# STATED EXERCISE
Find and copy each line of the records where the string "code" shows up.

-- BEGIN MATERIAL FOR THE TASK --

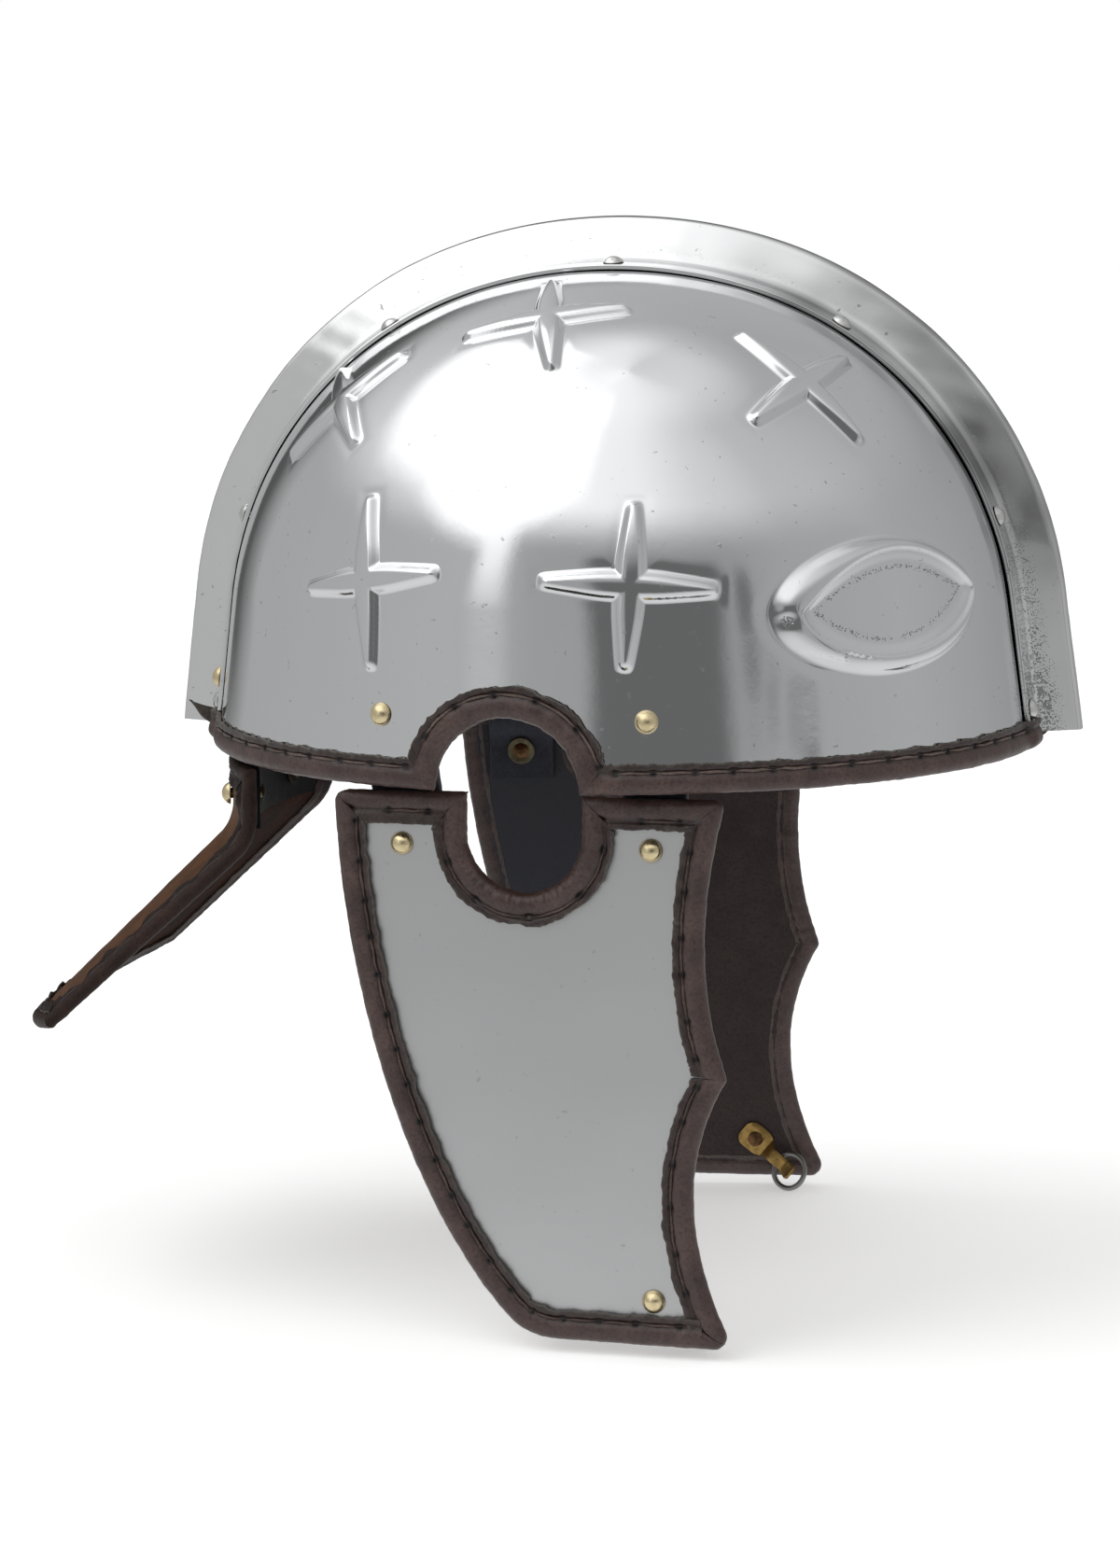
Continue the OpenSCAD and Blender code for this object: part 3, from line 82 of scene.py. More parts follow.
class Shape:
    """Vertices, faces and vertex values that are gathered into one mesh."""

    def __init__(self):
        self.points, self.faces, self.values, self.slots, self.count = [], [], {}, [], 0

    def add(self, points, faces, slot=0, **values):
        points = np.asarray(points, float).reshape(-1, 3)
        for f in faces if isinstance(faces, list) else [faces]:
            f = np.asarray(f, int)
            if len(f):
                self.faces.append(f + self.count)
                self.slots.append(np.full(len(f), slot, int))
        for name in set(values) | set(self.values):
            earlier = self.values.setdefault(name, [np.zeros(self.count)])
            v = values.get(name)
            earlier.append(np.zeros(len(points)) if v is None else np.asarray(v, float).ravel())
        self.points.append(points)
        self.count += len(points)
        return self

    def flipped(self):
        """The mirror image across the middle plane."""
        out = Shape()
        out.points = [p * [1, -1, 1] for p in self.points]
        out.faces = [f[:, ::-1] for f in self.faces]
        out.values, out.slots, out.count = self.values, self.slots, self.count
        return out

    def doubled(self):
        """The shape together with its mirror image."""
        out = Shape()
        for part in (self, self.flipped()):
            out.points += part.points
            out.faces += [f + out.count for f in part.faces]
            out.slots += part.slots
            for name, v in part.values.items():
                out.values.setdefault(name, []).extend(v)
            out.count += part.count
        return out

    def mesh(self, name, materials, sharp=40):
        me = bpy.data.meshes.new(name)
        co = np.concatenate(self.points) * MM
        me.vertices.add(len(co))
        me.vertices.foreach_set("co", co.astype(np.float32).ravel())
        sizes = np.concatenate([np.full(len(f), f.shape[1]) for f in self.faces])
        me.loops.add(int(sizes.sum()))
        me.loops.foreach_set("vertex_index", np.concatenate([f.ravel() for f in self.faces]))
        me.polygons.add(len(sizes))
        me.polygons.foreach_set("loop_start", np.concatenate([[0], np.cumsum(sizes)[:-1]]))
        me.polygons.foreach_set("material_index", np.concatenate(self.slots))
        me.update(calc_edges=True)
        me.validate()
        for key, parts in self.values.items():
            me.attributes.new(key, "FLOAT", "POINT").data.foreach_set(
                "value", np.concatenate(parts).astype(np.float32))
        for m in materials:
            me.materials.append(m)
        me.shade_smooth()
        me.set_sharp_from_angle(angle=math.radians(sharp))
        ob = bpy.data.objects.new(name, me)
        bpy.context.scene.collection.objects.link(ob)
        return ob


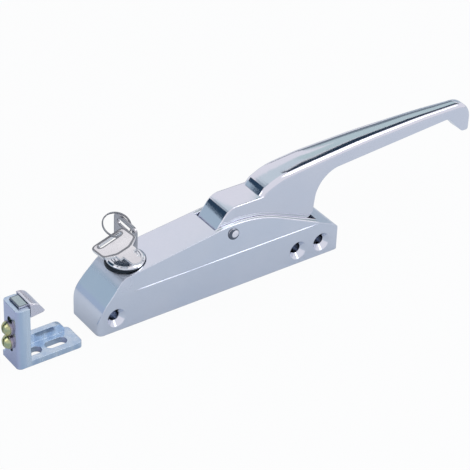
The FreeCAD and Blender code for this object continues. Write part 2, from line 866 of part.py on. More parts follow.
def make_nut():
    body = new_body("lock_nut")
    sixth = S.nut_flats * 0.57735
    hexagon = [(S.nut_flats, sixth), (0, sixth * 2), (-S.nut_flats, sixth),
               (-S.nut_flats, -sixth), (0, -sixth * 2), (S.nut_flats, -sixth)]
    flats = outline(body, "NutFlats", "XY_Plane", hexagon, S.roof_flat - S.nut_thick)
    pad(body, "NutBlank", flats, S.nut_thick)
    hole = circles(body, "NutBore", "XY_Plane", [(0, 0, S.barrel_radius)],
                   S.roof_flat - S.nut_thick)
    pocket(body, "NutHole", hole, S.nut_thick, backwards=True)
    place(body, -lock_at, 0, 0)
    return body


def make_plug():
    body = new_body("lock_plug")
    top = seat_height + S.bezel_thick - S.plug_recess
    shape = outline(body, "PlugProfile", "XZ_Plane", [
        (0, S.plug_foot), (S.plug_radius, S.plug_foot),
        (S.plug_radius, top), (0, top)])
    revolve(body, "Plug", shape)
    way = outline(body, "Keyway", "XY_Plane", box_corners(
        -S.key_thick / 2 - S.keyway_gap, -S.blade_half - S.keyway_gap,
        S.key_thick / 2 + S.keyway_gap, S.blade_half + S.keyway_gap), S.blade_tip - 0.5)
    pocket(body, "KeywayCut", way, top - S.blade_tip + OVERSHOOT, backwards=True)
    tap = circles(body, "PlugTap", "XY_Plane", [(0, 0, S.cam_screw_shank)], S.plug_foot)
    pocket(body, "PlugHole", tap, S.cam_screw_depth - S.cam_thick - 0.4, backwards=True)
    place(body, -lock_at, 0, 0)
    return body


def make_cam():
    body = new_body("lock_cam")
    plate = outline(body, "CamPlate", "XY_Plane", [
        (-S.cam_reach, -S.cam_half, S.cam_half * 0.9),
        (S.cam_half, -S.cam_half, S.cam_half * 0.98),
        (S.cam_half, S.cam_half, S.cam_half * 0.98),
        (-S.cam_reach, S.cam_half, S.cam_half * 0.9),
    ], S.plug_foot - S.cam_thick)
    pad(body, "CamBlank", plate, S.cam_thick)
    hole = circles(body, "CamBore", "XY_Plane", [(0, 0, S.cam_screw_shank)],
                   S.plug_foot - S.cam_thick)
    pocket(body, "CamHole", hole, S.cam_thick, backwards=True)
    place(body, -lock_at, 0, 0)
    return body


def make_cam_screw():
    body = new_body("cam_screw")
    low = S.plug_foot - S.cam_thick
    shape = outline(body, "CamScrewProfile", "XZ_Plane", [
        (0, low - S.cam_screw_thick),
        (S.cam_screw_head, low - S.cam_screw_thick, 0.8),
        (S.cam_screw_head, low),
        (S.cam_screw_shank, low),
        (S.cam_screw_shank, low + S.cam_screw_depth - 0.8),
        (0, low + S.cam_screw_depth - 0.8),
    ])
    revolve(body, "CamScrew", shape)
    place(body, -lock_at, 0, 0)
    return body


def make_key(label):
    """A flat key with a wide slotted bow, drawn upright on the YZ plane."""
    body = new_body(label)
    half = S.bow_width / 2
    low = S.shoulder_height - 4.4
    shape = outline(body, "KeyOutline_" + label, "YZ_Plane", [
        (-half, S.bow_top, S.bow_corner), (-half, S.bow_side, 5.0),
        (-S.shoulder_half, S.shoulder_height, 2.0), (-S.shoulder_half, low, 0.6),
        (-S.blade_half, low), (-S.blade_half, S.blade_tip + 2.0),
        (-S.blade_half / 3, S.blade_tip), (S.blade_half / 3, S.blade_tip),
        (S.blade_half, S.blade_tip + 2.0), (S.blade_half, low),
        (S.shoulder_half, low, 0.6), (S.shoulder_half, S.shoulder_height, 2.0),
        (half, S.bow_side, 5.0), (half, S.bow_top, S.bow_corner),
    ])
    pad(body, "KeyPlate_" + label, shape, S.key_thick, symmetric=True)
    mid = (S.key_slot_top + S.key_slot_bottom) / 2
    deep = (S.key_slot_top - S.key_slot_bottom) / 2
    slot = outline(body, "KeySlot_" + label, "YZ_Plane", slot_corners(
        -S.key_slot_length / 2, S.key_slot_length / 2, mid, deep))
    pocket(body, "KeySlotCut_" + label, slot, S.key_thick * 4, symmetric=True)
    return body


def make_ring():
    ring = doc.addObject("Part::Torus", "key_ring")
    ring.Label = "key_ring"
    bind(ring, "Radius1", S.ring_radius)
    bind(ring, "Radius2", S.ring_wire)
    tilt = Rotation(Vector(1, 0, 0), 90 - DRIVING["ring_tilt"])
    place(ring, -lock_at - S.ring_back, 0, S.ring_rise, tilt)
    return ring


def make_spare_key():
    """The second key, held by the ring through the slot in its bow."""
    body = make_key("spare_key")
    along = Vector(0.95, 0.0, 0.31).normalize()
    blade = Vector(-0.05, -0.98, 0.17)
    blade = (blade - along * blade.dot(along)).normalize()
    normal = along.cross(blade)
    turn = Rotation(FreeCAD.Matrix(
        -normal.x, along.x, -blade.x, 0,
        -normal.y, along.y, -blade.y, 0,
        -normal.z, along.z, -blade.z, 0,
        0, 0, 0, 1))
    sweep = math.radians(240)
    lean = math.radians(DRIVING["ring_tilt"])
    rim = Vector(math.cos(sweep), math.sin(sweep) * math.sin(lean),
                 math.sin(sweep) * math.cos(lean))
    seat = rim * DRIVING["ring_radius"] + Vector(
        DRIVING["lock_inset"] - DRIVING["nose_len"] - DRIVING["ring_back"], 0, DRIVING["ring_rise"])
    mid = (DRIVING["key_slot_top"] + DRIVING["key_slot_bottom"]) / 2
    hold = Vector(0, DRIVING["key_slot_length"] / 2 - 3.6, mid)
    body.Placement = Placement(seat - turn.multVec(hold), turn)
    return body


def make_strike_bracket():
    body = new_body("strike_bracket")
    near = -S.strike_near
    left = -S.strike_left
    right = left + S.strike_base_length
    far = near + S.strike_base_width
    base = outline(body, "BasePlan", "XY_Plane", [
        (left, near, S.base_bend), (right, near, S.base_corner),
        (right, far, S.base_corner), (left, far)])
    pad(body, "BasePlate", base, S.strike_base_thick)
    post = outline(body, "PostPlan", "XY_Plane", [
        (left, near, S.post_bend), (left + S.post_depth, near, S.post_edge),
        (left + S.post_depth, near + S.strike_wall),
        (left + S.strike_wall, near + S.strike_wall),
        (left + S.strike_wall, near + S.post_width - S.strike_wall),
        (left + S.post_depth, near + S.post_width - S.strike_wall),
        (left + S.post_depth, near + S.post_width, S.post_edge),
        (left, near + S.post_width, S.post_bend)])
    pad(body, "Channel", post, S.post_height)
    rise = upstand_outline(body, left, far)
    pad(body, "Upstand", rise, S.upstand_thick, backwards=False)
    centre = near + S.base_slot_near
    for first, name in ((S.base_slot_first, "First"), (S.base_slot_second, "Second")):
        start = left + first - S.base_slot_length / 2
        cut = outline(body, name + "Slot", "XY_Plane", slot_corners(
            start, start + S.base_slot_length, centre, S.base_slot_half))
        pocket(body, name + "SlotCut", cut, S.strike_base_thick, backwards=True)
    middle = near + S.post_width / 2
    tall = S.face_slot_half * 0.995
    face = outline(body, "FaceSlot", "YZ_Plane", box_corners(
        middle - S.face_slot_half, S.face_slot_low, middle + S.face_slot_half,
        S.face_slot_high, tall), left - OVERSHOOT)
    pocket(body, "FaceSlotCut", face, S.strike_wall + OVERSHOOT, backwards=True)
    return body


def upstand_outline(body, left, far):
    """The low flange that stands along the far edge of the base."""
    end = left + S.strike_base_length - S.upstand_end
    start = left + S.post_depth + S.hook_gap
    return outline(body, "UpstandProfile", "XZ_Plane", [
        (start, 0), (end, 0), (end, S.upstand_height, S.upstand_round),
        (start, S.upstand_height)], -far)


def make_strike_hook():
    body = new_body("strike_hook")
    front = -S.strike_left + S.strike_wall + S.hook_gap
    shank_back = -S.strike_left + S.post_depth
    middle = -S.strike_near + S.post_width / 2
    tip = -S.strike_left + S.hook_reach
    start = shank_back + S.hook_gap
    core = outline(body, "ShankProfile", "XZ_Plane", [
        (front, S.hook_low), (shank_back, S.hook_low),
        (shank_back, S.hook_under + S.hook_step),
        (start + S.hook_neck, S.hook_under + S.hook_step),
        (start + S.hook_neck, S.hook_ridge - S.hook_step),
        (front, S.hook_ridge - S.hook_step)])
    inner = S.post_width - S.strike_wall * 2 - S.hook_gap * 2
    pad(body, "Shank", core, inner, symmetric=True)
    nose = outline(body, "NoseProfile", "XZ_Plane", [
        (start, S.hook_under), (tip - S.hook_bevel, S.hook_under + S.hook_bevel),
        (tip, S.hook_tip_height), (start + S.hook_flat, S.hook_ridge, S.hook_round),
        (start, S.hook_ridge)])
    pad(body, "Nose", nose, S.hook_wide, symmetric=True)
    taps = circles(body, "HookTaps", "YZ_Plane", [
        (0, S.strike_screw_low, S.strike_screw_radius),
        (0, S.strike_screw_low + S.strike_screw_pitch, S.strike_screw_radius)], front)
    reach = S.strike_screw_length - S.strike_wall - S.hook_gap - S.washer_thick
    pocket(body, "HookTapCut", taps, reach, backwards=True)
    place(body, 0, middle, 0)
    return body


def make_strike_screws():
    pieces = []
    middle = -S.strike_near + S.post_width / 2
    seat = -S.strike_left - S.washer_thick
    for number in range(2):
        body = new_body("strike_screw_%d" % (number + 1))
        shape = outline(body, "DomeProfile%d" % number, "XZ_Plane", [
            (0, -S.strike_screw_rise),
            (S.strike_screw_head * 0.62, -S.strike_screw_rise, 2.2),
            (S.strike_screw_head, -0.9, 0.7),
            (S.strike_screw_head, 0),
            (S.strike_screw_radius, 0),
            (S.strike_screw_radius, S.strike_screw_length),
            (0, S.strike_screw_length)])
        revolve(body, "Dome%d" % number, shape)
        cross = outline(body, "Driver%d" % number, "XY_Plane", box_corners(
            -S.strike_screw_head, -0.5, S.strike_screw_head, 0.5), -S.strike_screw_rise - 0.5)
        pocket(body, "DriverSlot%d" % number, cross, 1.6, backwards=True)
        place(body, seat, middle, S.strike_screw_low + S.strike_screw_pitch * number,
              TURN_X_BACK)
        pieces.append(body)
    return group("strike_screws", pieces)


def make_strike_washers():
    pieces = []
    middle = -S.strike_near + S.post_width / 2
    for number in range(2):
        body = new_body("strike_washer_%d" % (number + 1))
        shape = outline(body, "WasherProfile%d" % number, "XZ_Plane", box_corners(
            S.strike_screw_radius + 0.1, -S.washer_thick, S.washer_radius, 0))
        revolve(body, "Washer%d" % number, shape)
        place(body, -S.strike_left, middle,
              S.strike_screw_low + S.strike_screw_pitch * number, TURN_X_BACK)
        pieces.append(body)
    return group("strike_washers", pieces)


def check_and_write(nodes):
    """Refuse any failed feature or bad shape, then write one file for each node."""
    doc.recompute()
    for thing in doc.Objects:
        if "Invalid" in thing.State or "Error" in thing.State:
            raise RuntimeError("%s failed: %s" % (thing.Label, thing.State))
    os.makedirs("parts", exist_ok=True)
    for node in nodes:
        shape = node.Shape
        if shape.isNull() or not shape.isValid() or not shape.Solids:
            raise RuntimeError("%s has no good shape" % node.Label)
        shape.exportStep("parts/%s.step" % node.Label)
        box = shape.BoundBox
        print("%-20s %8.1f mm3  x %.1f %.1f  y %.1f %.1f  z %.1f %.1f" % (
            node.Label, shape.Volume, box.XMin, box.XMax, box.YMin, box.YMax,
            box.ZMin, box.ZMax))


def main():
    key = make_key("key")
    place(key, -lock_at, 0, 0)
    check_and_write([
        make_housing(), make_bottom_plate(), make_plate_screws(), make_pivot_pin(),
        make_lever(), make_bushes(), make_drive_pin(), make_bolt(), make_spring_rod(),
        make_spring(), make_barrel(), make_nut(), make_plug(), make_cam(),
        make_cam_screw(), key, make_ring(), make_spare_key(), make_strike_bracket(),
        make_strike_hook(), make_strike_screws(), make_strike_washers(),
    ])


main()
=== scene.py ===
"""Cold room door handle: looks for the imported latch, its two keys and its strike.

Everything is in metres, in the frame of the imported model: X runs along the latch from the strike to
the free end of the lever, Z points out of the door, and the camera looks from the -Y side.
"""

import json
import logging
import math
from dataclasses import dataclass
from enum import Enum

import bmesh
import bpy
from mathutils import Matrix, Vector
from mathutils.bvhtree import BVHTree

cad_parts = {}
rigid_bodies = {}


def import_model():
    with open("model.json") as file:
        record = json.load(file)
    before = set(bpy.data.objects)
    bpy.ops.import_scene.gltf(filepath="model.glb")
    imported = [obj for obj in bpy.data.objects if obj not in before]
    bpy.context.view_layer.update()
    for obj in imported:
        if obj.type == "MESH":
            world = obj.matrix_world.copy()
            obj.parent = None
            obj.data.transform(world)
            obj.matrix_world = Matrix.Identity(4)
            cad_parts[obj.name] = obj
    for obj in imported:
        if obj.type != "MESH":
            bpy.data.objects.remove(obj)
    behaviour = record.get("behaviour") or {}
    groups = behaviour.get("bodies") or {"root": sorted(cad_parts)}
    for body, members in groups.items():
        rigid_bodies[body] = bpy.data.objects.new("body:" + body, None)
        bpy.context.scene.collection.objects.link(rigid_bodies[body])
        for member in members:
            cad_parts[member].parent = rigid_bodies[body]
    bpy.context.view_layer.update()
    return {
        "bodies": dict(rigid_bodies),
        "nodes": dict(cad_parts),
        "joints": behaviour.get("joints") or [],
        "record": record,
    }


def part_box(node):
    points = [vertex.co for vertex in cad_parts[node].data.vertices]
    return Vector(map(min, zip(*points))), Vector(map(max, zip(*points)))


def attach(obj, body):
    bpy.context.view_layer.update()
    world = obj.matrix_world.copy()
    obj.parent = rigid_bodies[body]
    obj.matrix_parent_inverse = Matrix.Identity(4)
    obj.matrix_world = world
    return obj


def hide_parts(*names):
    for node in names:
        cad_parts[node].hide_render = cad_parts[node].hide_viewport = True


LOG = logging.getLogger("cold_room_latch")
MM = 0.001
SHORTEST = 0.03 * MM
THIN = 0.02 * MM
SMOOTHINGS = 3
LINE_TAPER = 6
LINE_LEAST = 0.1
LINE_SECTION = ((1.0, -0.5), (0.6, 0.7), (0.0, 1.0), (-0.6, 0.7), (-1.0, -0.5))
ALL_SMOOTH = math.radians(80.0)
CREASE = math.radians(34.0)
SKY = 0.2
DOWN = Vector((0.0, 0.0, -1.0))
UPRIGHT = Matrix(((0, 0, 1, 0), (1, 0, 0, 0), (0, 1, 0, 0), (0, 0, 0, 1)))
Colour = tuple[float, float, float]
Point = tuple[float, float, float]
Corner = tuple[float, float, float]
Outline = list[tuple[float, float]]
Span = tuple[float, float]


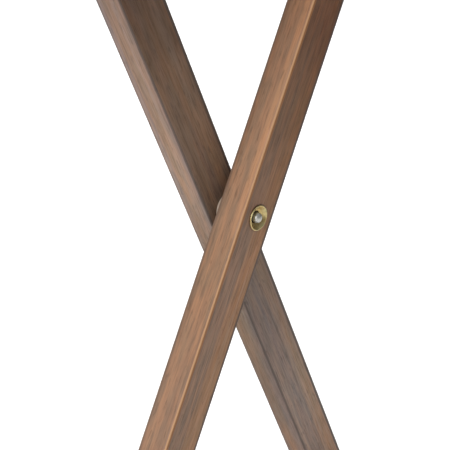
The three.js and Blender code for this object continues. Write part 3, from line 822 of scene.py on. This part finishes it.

-- END MATERIAL FOR THE TASK --

# SOLUTION TO THE PROBLEM
Continue the OpenSCAD and Blender code for this object: part 3, from line 82 of scene.py. More parts follow.
The FreeCAD and Blender code for this object continues. Write part 2, from line 866 of part.py on. More parts follow.
The three.js and Blender code for this object continues. Write part 3, from line 822 of scene.py on. This part finishes it.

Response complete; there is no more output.